Sua reeleição ocorre após dois anos de escalada inflacionária de 39% em 2022 e 70% em 2021, números inéditos no país desde o triunfo da revolução em 1959.
Em seu discurso, Díaz-Canel criticou o "burocratismo, a indiferença ou a corrupção inaceitável" que retarda o progresso do país "em meio a profundas dificuldades".
Desde 2018, quando a crise atual começou, Díaz-Canel acelerou uma reforma econômica iniciada por seu mentor político Raúl Castro.
Reforma monetária
No início de 2021, implementou uma reforma monetária que acabou com a taxa artificial de um dólar por um peso cubano que vigorava há décadas e causava grandes distorções na economia nacional. Também promoveu o trabalho autônomo e deu luz verde à criação de pequenas e médias empresas, mas estas medidas revelaram-se insuficientes para melhorar a economia.
O analista político Arturo López-Levy assinala que o governo de Díaz-Canel "não fez uma transição completa e abrangente para uma economia mista".
"Algumas mudanças econômicas não aconteceram e outras que aconteceram deixaram muito ceticismo sobre sua implementação", avalia.
A reforma monetária também causou uma forte desvalorização da moeda cubana que fez disparar o custo de vida. O peso subiu em dois anos de 24 para 120 unidades por dólar à taxa oficial, enquanto no mercado negro é cotado a 185 pesos por moeda.
Um de seus maiores fracassos foi também a gestão dos protestos de julho de 2021, os maiores na ilha desde 1959, que deixaram um morto, dezenas de feridos e mais de 1.300 presos, segundo a organização de direitos humanos Cubalex, com sede em em Miami. Após os protestos houve um êxodo migratório sem precedentes: mais de 300 mil cubanos deixaram a ilha só em 2022.
Carreira meteórica
Proclamado novo presidente de Cuba pelo Parlamento em abril de 2018, Miguel Díaz-Canel chegou ao cargo por sua proximidade com o povo; pelo impacto deixado no período como primeiro secretário do partido na região de Villa Clara; e sua ativa presença como vice-presidente nas catástrofes seguidas a furacões como o Matthew, em 2016, e em importantes eventos internacionais. As aparições públicas frequentes fizeram parte da estratégia de Raúl Castro para estabelecê-lo como o candidato "ideal" à frente do país que, pela primeira vez em quase seis décadas passava a ter um presidente sem o sobrenome Castro.

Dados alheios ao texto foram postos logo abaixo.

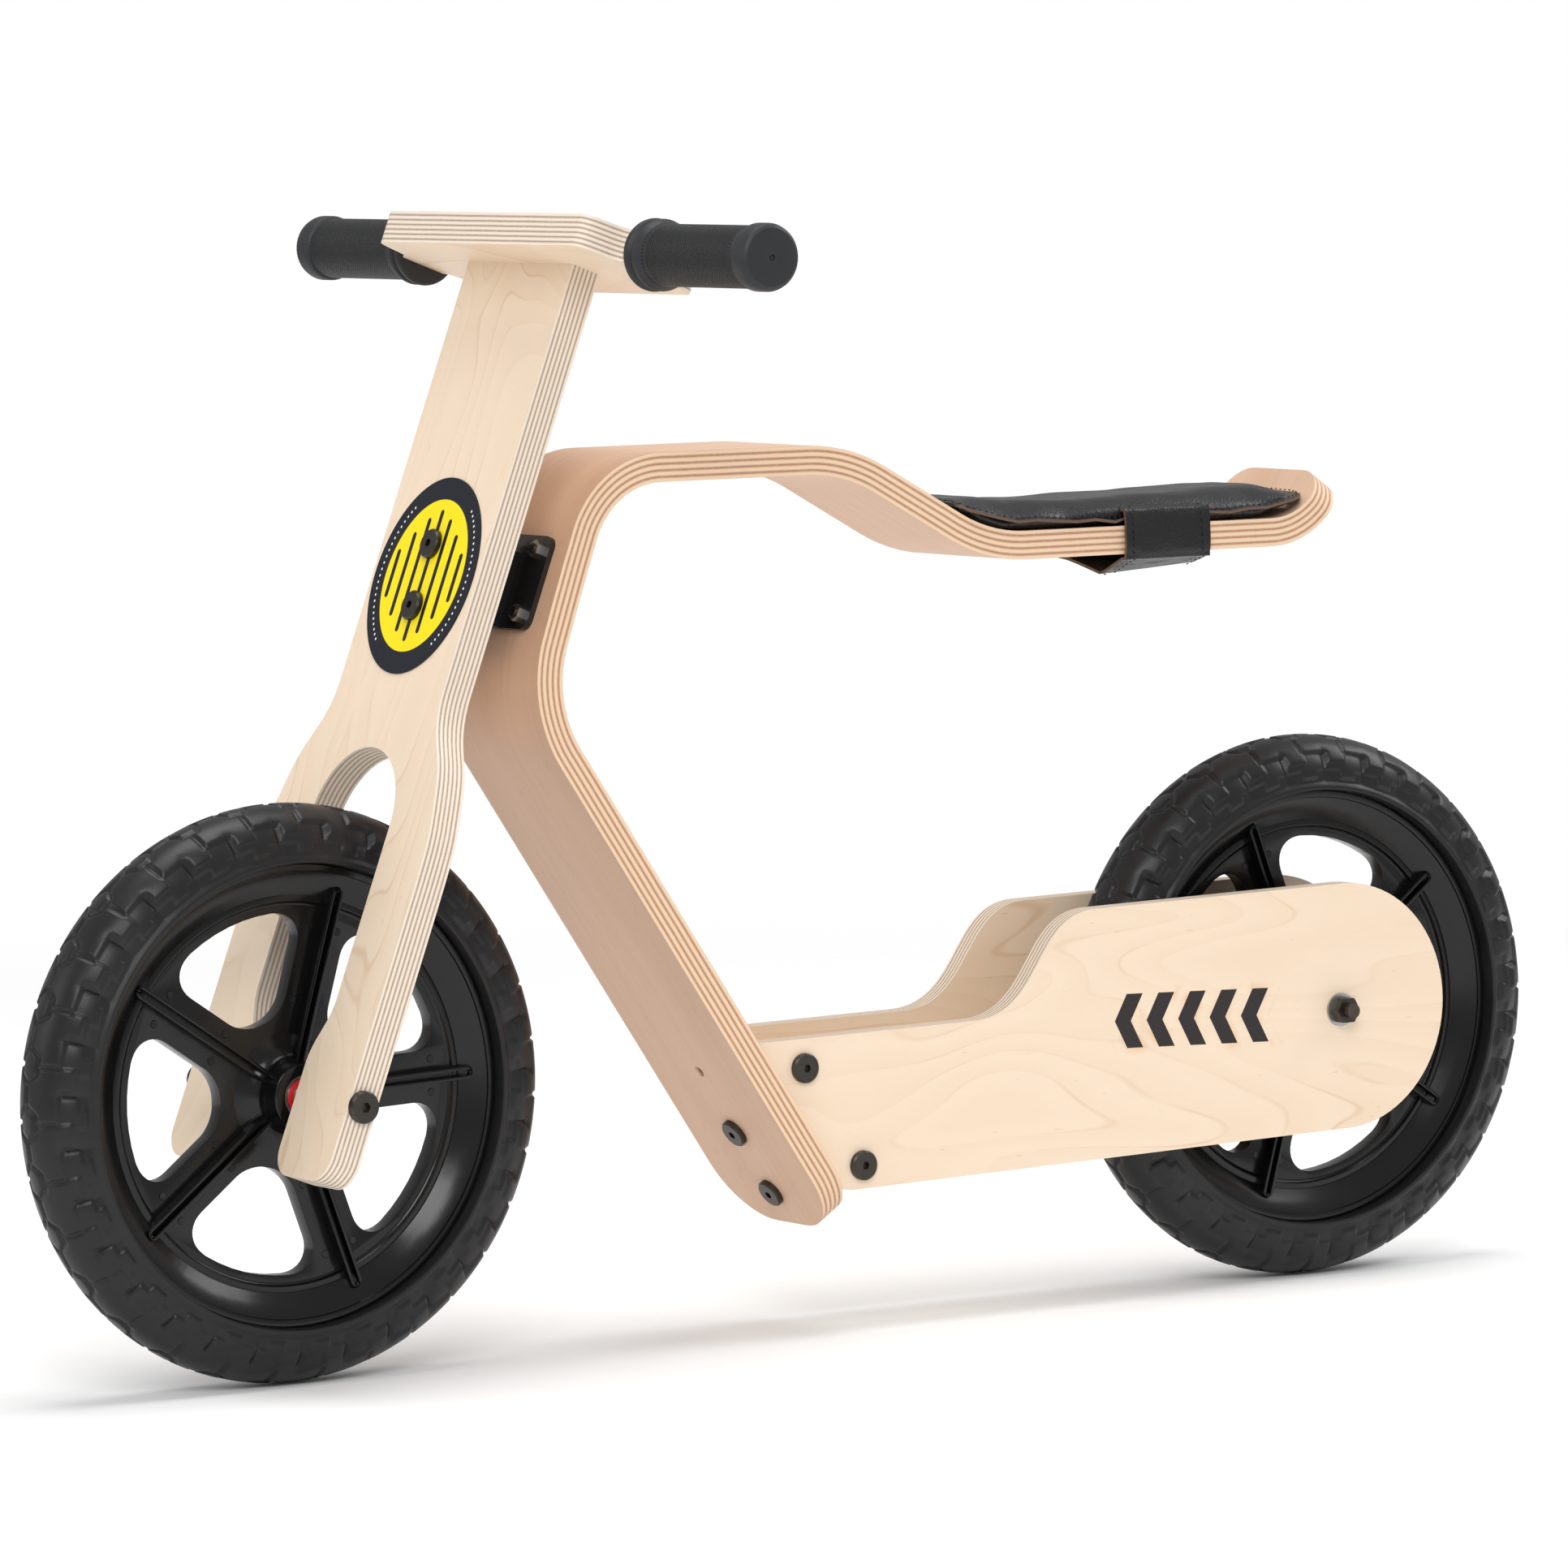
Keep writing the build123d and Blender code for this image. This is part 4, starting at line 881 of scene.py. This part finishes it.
def beamTop(x, y):                   # the bent frame's upper face under a place on the seat
    hit = beamTree.ray_cast(Vector((x, hold(y, beamHalf), 0.60)), Vector((0, 0, -1)))
    return hit[0].z if hit[0] else bentFrame["corners"][5][1]


def makePad():
    mesh = bmesh.new()
    bmesh.ops.create_cube(mesh, size=1.0)
    bmesh.ops.subdivide_edges(mesh, edges=mesh.edges[:], cuts=15, use_grid_fill=True)
    middle = seatPad["middle"]
    bmesh.ops.scale(mesh, verts=mesh.verts, vec=(seatPad["long"], 2 * seatPad["halfWide"], 1.0))
    moveAll(mesh, (middle, 0, 0))
    for vert in mesh.verts:
        x, y, level = vert.co.x, vert.co.y, vert.co.z + 0.5
        toEnd = min(abs(x - seatPad["front"]), abs(x - seatPad["rear"]))
        toSide = seatPad["halfWide"] - abs(y)
        slim = smoothStep(min(toEnd, 0.03), 0, 0.03) * 0.75 + 0.25
        slimSide = smoothStep(min(toSide, 0.016), 0, 0.016) * 0.5 + 0.5
        seam = seamHeight(x)
        floor = max(beamTop(x, y) + 0.0016, seam - 0.0030 - 0.002 * slim)
        top = max(between(topLine, x), seam + 0.0040)
        top = seam + 0.0022 + (top - seam - 0.0022) * min(slim, slimSide + 0.15)
        vert.co.z = floor + (max(top, floor + 0.002) - floor) * level
        # the corners are rounded in plan
        pull = max(0.0, 1 - toEnd / 0.012) ** 2 * max(0.0, 1 - toSide / 0.012) ** 2
        vert.co.x += (middle - x) * pull * 0.018
        vert.co.y -= y * pull * 0.05
    pad = loose("padStart", mesh)
    remesh = pad.modifiers.new("remesh", "REMESH")
    remesh.mode = "VOXEL"
    remesh.voxel_size = seatPad["voxel"]
    remesh.use_smooth_shade = True
    even = applyAll(pad)
    start = [v.co.copy() for v in even.verts]
    pad = loose("padSim", even)
    cloth = pad.modifiers.new("cloth", "CLOTH")
    cloth.settings.use_pressure = True
    cloth.settings.uniform_pressure_force = seatPad["pressure"]
    cloth.settings.effector_weights.gravity = 0
    cloth.settings.mass = seatPad["mass"]
    cloth.settings.tension_stiffness = seatPad["stretch"]
    cloth.settings.compression_stiffness = seatPad["stretch"]
    cloth.settings.bending_stiffness = seatPad["bend"]
    cloth.point_cache.frame_start = 1
    cloth.point_cache.frame_end = seatPad["frames"]
    for step in range(seatPad["frames"]):
        bpy.context.scene.frame_set(step + 1)
    filled = applyAll(pad)
    bpy.context.scene.frame_set(1)
    for vert, was in zip(filled.verts, start):
        move = vert.co - was
        # the sewn edge holds its sides, so it fills upwards
        move.x = hold(move.x, seatPad["give"])
        move.y = hold(move.y, seatPad["give"])
        if move.length > seatPad["swell"]:
            move = move.normalized() * seatPad["swell"]
        vert.co = was + move
    # soft folds: shallow noise creases over the cushion's upper part
    for vert in filled.verts:
        seam = seamHeight(vert.co.x)
        share = smoothStep(vert.co.z, seam, seam + 0.006)
        wave = noise.noise(Vector((vert.co.x * 30, vert.co.y * 55, 3.0)))
        fold = noise.noise(Vector((vert.co.x * 95 + abs(vert.co.y) * 120, vert.co.y * 9, 7.0)))
        vert.co.z += share * (wave * 0.0010 + fold * 0.0007)
        # nothing under the beam's face, and nothing above the seat's top
        floor = beamTop(vert.co.x, vert.co.y) + 0.0004
        vert.co.z = min(max(vert.co.z, floor), seatPad["highest"])
        vert.co.y = hold(vert.co.y, seatPad["widest"])
    for turn in range(2):
        bmesh.ops.smooth_vert(filled, verts=filled.verts, factor=0.5,
                              use_axis_x=True, use_axis_y=True, use_axis_z=True)
    for vert in filled.verts:
        vert.co.z = max(vert.co.z, beamTop(vert.co.x, vert.co.y) + 0.0004)
    made = newPiece("seatPadCushion", filled, "frame", padCover, ["seat_pad"], sharp=180)
    rounder = made.modifiers.new("finer", "SUBSURF")
    rounder.levels = rounder.render_levels = 1
    return made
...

Seu porte atlético e uma histrionice minuciosamente estudada nos momentos em que se aproxima do povo fazem com que muitos cubanos digam que ele "é um cara bacana"; que "é um homem carinhoso com a esposa"; que "até toma uns goles de rum com o pessoal simples do povo"; e até que, no contexto das últimas tendências esportivas em Cuba, "foi quem decidiu transmitir as partidas de futebol ao vivo na televisão" e que é "torcedor fanático" do Barcelona.
Sua proximidade a Raúl Castro permitiu que tivesse uma carreira meteórica, que o levou de segundo secretário da União de Jovens Comunistas, em 1990, a primeiro secretário do Partido nas províncias de Villa Clara (1994) e de Holguín (2003). Dali, passou a ministro da Educação Superior em 2009 e à vice-presidência de Cuba em 2013.